▶ _TO DO_:
Reproduce precisely the lines of the listing below, starting with the line that contains "for castor, (x, y)" and stopping after the line that contains "return (*linear, 1.0)"; include nothing else.

▶ _RECORDS FOR THIS TASK_:
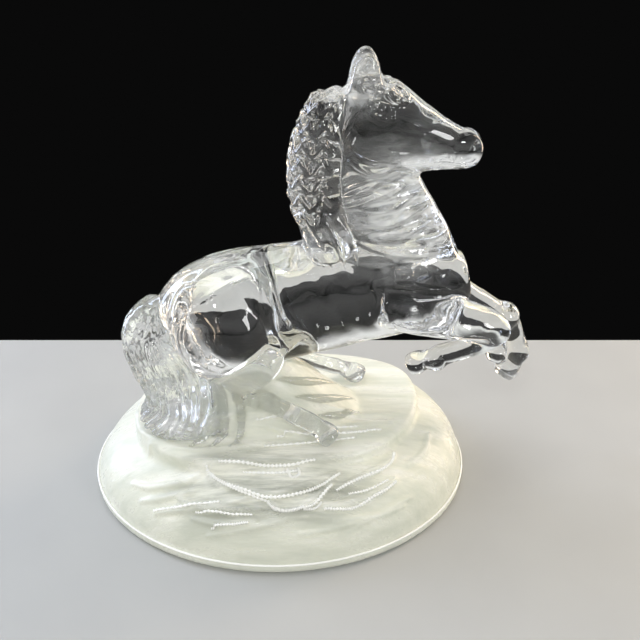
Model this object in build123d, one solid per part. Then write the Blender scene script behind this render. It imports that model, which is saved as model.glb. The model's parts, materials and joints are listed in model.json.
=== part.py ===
"""Crystal horse figurine: a clear glass horse springing up from an oval, frosted glass base.

The frame has its origin on the surface that the base stands on, at the centre of the oval.
+X is the way the horse leaps, +Y is the horse's left side, and +Z is up. All sizes are millimetres.
The glass is one mass on the real figurine, so every solid here meets its neighbours face to face.
"""

from build123d import *

import os

# ---- driving dimensions -------------------------------------------------------------------

BASE_LENGTH = 126.0
BASE_WIDTH = 101.5
FOOT_HEIGHT = 3.0  # the plain lip that the base stands on
FOOT_STEP = 1.0  # how far the lip stands out past the dome
DOME_HEIGHT = 20.0  # the dome's rise above the foot lip

TERRACE_TOP = 24.5  # the raised ground that the horse leaps from
TERRACE_BOTTOM = 12.0
TERRACE_ROUNDING = 1.5

EAR_SPREAD = 3.6  # half the distance between the ear tips
EAR_TIP_HEIGHT = 140.0

# A body mass is a list of stations from one end to the other:
# (x, y, z, half width sideways, half depth in the mass's own upright plane).

TORSO = [
    (-35.0, 0, 61.0, 4.5, 5.5),
    (-31.0, 0, 61.5, 9.5, 10.5),
    (-22.0, 0, 61.5, 13.0, 16.5),
    (-10.0, 0, 62.0, 13.5, 19.3),
    (4.0, 0, 64.3, 12.5, 19.1),
    (17.0, 0, 67.4, 12.5, 18.6),
    (30.0, 0, 70.5, 13.0, 18.0),
    (42.0, 0, 72.0, 13.0, 16.5),
    (52.0, 0, 72.5, 10.5, 12.5),
    (58.2, 0, 74.0, 6.5, 7.0),
]
HINDQUARTERS_END = -4.0  # where the haunch gives way to the barrel
BARREL_END = 27.0  # where the barrel gives way to the chest
BEHIND_ALL = -100.0  # clear of the rump
AHEAD_OF_ALL = 100.0  # clear of the muzzle

NECK = [
    (35.5, 0, 73.0, 11.5, 21.0),
    (32.0, 0, 84.0, 10.5, 20.0),
    (28.3, 0, 96.0, 9.0, 17.2),
    (26.0, 0, 107.0, 8.0, 14.2),
    (24.5, 0, 119.0, 6.5, 10.5),
]

HEAD = [
    (15.5, 0, 122.0, 3.5, 6.0),
    (20.0, 0, 121.0, 6.5, 11.0),
    (28.0, 0, 119.6, 8.0, 13.9),
    (36.0, 0, 117.2, 7.5, 11.9),
    (44.0, 0, 115.2, 5.8, 8.4),
    (51.0, 0, 113.6, 4.8, 6.3),
    (55.6, 0, 112.3, 4.2, 4.7),
    (58.0, 0, 111.9, 2.6, 2.9),
]
MUZZLE_START = 47.0

MANE = [
    (20.5, 0, 129.0, 3.6, 3.2),
    (17.3, 0, 123.7, 6.5, 6.2),
    (14.3, -0.5, 115.0, 8.6, 7.7),
    (13.2, -1.0, 104.0, 9.8, 8.1),
    (15.2, -1.5, 94.0, 11.0, 8.1),
    (17.3, -2.5, 86.0, 12.0, 8.0),
    (18.5, -3.5, 82.0, 10.5, 5.8),
]

TAIL = [
    (-32.5, 0, 66.0, 2.5, 2.6),
    (-38.0, -0.5, 60.3, 4.5, 4.5),
    (-41.3, -1.5, 53.0, 6.5, 6.3),
    (-37.0, -3.0, 44.5, 8.0, 7.5),
    (-31.0, -5.0, 36.0, 10.0, 10.3),
    (-29.0, -6.5, 27.0, 12.5, 14.0),
    (-29.5, -7.0, 20.0, 13.0, 15.0),
]

EAR = [
    (25.0, 0, 129.0, 2.6, 4.6),
    (25.8, 0, 134.0, 2.3, 4.2),
    (25.7, 0, 138.0, 1.6, 2.8),
    (25.9, 0, EAR_TIP_HEIGHT, 0.7, 1.1),
]

RIGHT_THIGH = [
    (-19.5, -5.0, 74.5, 4.0, 8.0),
    (-18.5, -7.5, 69.5, 6.5, 12.5),
    (-17.0, -10.0, 61.0, 8.5, 14.5),
    (-14.5, -10.5, 52.0, 7.5, 13.0),
    (-11.0, -10.5, 45.0, 5.0, 8.0),
]
LEFT_THIGH = [
    (-17.5, 5.0, 74.0, 4.0, 8.0),
    (-16.0, 7.5, 69.0, 6.5, 12.5),
    (-14.0, 10.0, 61.0, 8.5, 14.5),
    (-10.5, 10.5, 52.0, 7.5, 13.0),
    (-6.0, 10.5, 45.0, 5.0, 8.0),
]

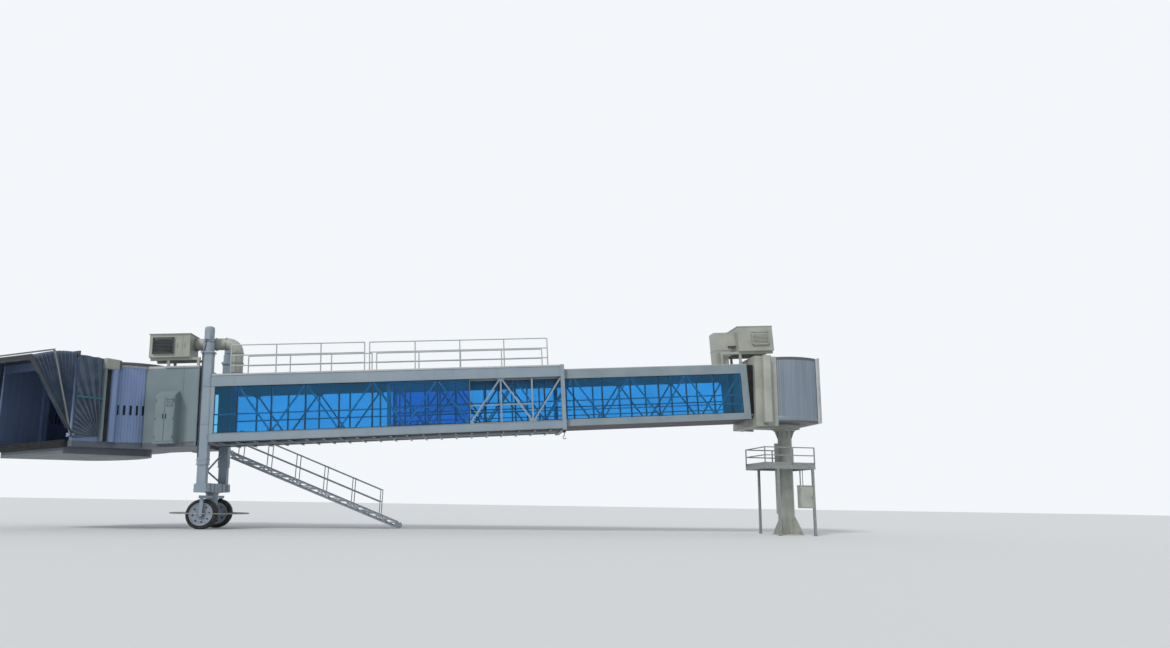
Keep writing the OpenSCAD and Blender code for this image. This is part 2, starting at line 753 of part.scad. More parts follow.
// Separate slabs, with the neck between the lift columns and its end plates
module corridor_walls() {
    door_s0 = landing_s0 + 80;
    door_s1 = door_s0 + 850;
    door_top = cab_floor_top + 2000;
    wall_top = cab_top - 80;
    inside = corridor_half - corridor_wall_t;
    plate_half = inside - seat_gap;
    neck_top = outer_top - outer_roof_t;
    color([0.49, 0.54, 0.54]) on_tunnel() {
        span(corridor_start, corridor_stop - seat_gap, -corridor_half, -inside, cab_floor_top, wall_top);
        // the far wall, beside and over its door
        span(corridor_start, door_s0, inside, corridor_half, cab_floor_top, wall_top);
        span(door_s0 + seat_gap, door_s1 - seat_gap, inside, corridor_half, door_top, wall_top);
        span(door_s1, corridor_stop - seat_gap, inside, corridor_half, cab_floor_top, wall_top);
        both_sides() {
            span(outer_end, corridor_start + 1, -neck_half, -neck_half + neck_t, cab_floor_top, neck_top - seat_gap);
            span(outer_end, outer_end + neck_t, -outer_half, -neck_half + 1, outer_low, neck_top - seat_gap);
            span(corridor_start, corridor_start + neck_t, -plate_half, -neck_half + neck_t,
                cab_floor_top, neck_top - seat_gap);
        }
        span(outer_end, corridor_start + 1, -neck_half, neck_half, neck_top, outer_top);
        span(corridor_start, corridor_start + neck_t, -plate_half, plate_half, neck_top, wall_top);
    }
}

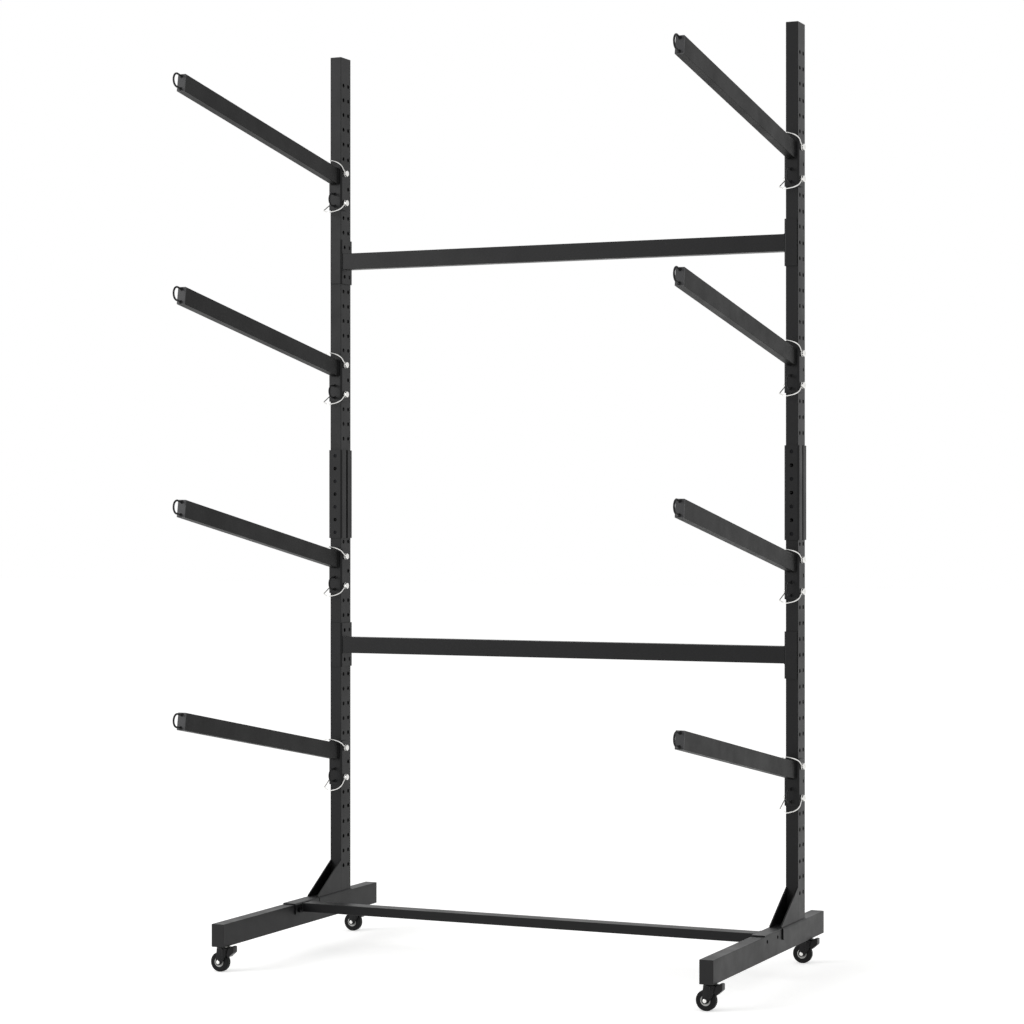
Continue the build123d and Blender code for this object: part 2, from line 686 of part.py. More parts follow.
with BuildPart() as brake_pedal:
    pedal_half = cheek_inside - running_gap
    with BuildSketch(Plane.XZ.offset(-pedal_half)):
        with Locations(brake_pivot):
            Circle(brake_boss_diameter / 2)
        with Locations((brake_toe_x, brake_toe_z)):
            Circle(brake_toe_diameter / 2)
        with Locations((brake_heel_x, brake_heel_z)):
            Circle(brake_heel_diameter / 2)
        make_hull()
        with Locations(brake_pivot):
            Circle(brake_pin_diameter / 2 + running_gap, mode=Mode.SUBTRACT)
    extrude(amount=2 * pedal_half)

for castor, (x, y) in castor_places.items():
    with BuildPart() as fork:
        with Locations((x, y, 0)):
            add(yoke.part)
            add(axle.part)
            add(brake_pin.part)
    write(fork.part, f"{castor}_fork")
    write(copies(wheel.part, [(x - castor_trail, y, wheel_radius)]), f"{castor}_wheel")
    write(copies(brake_pedal.part, [(x, y, 0)]), f"{castor}_brake")
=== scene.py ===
"""Freestanding kayak rack, dressed for the studio. Metres, +Z up, arms towards -Y."""
import bpy
import bmesh
import json
import math
from mathutils import Matrix, Vector


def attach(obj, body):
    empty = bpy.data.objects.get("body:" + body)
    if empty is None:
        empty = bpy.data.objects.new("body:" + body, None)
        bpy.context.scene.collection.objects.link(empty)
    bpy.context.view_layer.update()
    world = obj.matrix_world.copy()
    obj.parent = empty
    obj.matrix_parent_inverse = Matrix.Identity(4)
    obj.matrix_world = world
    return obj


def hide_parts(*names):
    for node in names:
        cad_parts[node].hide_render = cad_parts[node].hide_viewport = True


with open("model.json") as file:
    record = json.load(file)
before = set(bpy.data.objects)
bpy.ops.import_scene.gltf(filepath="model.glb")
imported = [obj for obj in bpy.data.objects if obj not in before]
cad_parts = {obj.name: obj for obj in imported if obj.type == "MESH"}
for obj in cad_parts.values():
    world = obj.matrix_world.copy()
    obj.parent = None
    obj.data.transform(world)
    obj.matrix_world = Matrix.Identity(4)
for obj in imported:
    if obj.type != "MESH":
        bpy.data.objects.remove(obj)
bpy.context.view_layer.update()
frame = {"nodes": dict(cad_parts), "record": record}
bpy.ops.object.select_all(action="DESELECT")

MM = 0.001


# ---- colours and shader nodes -------------------------------------------------------
def hex_colour(code):
    """sRGB hex to linear RGBA."""
    channels = [int(code[i:i + 2], 16) / 255 for i in (1, 3, 5)]
    linear = [c / 12.92 if c <= 0.04045 else ((c + 0.055) / 1.055) ** 2.4 for c in channels]
    return (*linear, 1.0)


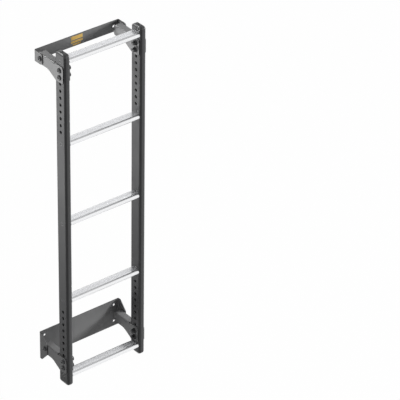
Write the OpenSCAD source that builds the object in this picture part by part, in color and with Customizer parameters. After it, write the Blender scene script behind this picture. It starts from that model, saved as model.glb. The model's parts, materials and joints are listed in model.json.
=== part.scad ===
// Ladder for the rear door of a van: five flat treads between two hollow stiles.
// Four folded arms straddle the stiles and two folded plates swivel on their ends.
// Millimetres. X runs along the treads, +Y points at the door and +Z is up.
// The origin is the centre of the lower plate's back face.

/* [Ladder] */
// Height from one tread to the next
rung_pitch = 300; // [280:1:320]
// Distance between the centre lines of the two stiles
stile_spacing = 301; // [260:1:420]
// Stile above the axis of the top tread
stile_above = 20; // [16:1:60]
// Stile below the axis of the bottom tread
stile_below = 26; // [16:1:60]

/* [Stiles] */
// Width of the stile, seen from the front
stile_w = 23; // [20:0.5:32]
// Depth of the stile, from front to back
stile_d = 48; // [42:1:70]
// Wall of the stile
stile_wall = 2.5; // [1.8:0.1:3]
// Outer radius of the two front corners
stile_front_r = 8; // [4:0.5:9]
// Outer radius of the two back corners
stile_back_r = 3; // [2.5:0.5:8]

/* [Stile holes] */
// Diameter of a hole in the stile's rows
row_hole_d = 11; // [10.5:0.1:12]
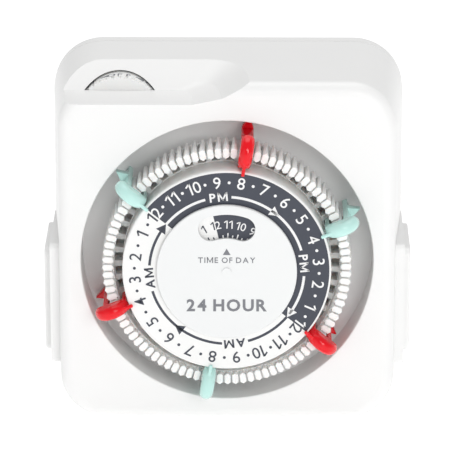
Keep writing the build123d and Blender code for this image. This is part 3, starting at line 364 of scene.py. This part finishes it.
def glyph(character, height, weight):
    """One figure or capital of a set height, centred up and down."""
    stroke = STROKE_SHARE * height + 2 * weight
    if character == "1":
        return digit_one(height, stroke)
    if character == "M":
        return letter_m(height, stroke)
    bpy.ops.object.select_all(action="DESELECT")
    bpy.ops.object.text_add(rotation=(pi / 2, 0, 0))
    text = bpy.context.active_object
    text.data.body = character
    text.data.size = height / FONT_SHARE
    text.data.extrude = INK / 2
    text.data.offset = weight
    text.data.resolution_u = 3
    bpy.ops.object.convert(target="MESH")
    text = bpy.context.active_object
    settle(text)
    foot = text.bound_box[0][2]
    head = text.bound_box[6][2]
    return place(text, Matrix.Translation((0, 0, -(foot + head) / 2)))


def lettering(words, height, weight=0.0, gap=0.14):
    """Words as a thin mesh in the plane y = 0, centred, facing the front."""
    glyphs = []
    reach = 0.0
    for character in words:
        if character == " ":
            reach += SPACE_SHARE * height
            continue
        piece = glyph(character, height, weight)
        left = piece.bound_box[0][0]
        right = piece.bound_box[6][0]
        glyphs.append(place(piece, Matrix.Translation((reach - left, 0, 0))))
        reach += right - left + gap * height
    return place(join(glyphs), Matrix.Translation((-(reach - gap * height) / 2, 0, 0)))


def half_lettering(words, height, weight, side):
    """Words cut off at their middle, kept to the right (1) or the left (-1)."""
    half = lettering(words, height, weight)
    only(half)
    bpy.ops.object.mode_set(mode="EDIT")
    bpy.ops.mesh.select_all(action="SELECT")
    bpy.ops.mesh.bisect(plane_co=(0, 0, 0), plane_no=(1, 0, 0), use_fill=True, clear_inner=side > 0,
                        clear_outer=side < 0)
    bpy.ops.object.mode_set(mode="OBJECT")
    return half


# ---- finishes ----
def new_material(name, colour, roughness, metallic=0.0):
    """Material with object coordinates and a principled shader ready for detail."""
    material = bpy.data.materials.new(name)
    material.use_nodes = True
    nodes = material.node_tree.nodes
    shader = nodes["Principled BSDF"]
    shader.inputs["Base Color"].default_value = (*colour, 1)
    shader.inputs["Roughness"].default_value = roughness
    shader.inputs["Metallic"].default_value = metallic
    coordinates = nodes.new("ShaderNodeTexCoord")
    return material, shader, coordinates


def vary(material, shader, coordinates, colour, roughness, scale, tone, gloss):
    """Slow drift of tone and gloss over the surface."""
    nodes = material.node_tree.nodes
    links = material.node_tree.links
    noise = nodes.new("ShaderNodeTexNoise")
    noise.inputs["Scale"].default_value = scale
    noise.inputs["Detail"].default_value = 4
    links.new(coordinates.outputs["Object"], noise.inputs["Vector"])
    mix = nodes.new("ShaderNodeMix")
    mix.data_type = "RGBA"
    mix.inputs["A"].default_value = (*[part * (1 - tone) for part in colour], 1)
    mix.inputs["B"].default_value = (*[min(1.0, part * (1 + tone)) for part in colour], 1)
    links.new(noise.outputs["Fac"], mix.inputs["Factor"])
    links.new(mix.outputs["Result"], shader.inputs["Base Color"])
    span = nodes.new("ShaderNodeMapRange")
    span.inputs["To Min"].default_value = roughness - gloss
    span.inputs["To Max"].default_value = roughness + gloss
    links.new(noise.outputs["Fac"], span.inputs["Value"])
    links.new(span.outputs["Result"], shader.inputs["Roughness"])


def grain(material, shader, coordinates, scale, depth, stretch=(1, 1, 1)):
    """Fine bump, stretched along one axis where the finish is drawn or rolled."""
    nodes = material.node_tree.nodes
    links = material.node_tree.links
    mapping = nodes.new("ShaderNodeMapping")
    mapping.inputs["Scale"].default_value = stretch
    noise = nodes.new("ShaderNodeTexNoise")
    noise.inputs["Scale"].default_value = scale
    noise.inputs["Detail"].default_value = 3
    bump = nodes.new("ShaderNodeBump")
    bump.inputs["Strength"].default_value = 0.35
    bump.inputs["Distance"].default_value = depth
    links.new(coordinates.outputs["Object"], mapping.inputs["Vector"])
    links.new(mapping.outputs["Vector"], noise.inputs["Vector"])
    links.new(noise.outputs["Fac"], bump.inputs["Height"])
    links.new(bump.outputs["Normal"], shader.inputs["Normal"])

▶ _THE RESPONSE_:
for castor, (x, y) in castor_places.items():
    with BuildPart() as fork:
        with Locations((x, y, 0)):
            add(yoke.part)
            add(axle.part)
            add(brake_pin.part)
    write(fork.part, f"{castor}_fork")
    write(copies(wheel.part, [(x - castor_trail, y, wheel_radius)]), f"{castor}_wheel")
    write(copies(brake_pedal.part, [(x, y, 0)]), f"{castor}_brake")
=== scene.py ===
"""Freestanding kayak rack, dressed for the studio. Metres, +Z up, arms towards -Y."""
import bpy
import bmesh
import json
import math
from mathutils import Matrix, Vector


def attach(obj, body):
    empty = bpy.data.objects.get("body:" + body)
    if empty is None:
        empty = bpy.data.objects.new("body:" + body, None)
        bpy.context.scene.collection.objects.link(empty)
    bpy.context.view_layer.update()
    world = obj.matrix_world.copy()
    obj.parent = empty
    obj.matrix_parent_inverse = Matrix.Identity(4)
    obj.matrix_world = world
    return obj


def hide_parts(*names):
    for node in names:
        cad_parts[node].hide_render = cad_parts[node].hide_viewport = True


with open("model.json") as file:
    record = json.load(file)
before = set(bpy.data.objects)
bpy.ops.import_scene.gltf(filepath="model.glb")
imported = [obj for obj in bpy.data.objects if obj not in before]
cad_parts = {obj.name: obj for obj in imported if obj.type == "MESH"}
for obj in cad_parts.values():
    world = obj.matrix_world.copy()
    obj.parent = None
    obj.data.transform(world)
    obj.matrix_world = Matrix.Identity(4)
for obj in imported:
    if obj.type != "MESH":
        bpy.data.objects.remove(obj)
bpy.context.view_layer.update()
frame = {"nodes": dict(cad_parts), "record": record}
bpy.ops.object.select_all(action="DESELECT")

MM = 0.001


# ---- colours and shader nodes -------------------------------------------------------
def hex_colour(code):
    """sRGB hex to linear RGBA."""
    channels = [int(code[i:i + 2], 16) / 255 for i in (1, 3, 5)]
    linear = [c / 12.92 if c <= 0.04045 else ((c + 0.055) / 1.055) ** 2.4 for c in channels]
    return (*linear, 1.0)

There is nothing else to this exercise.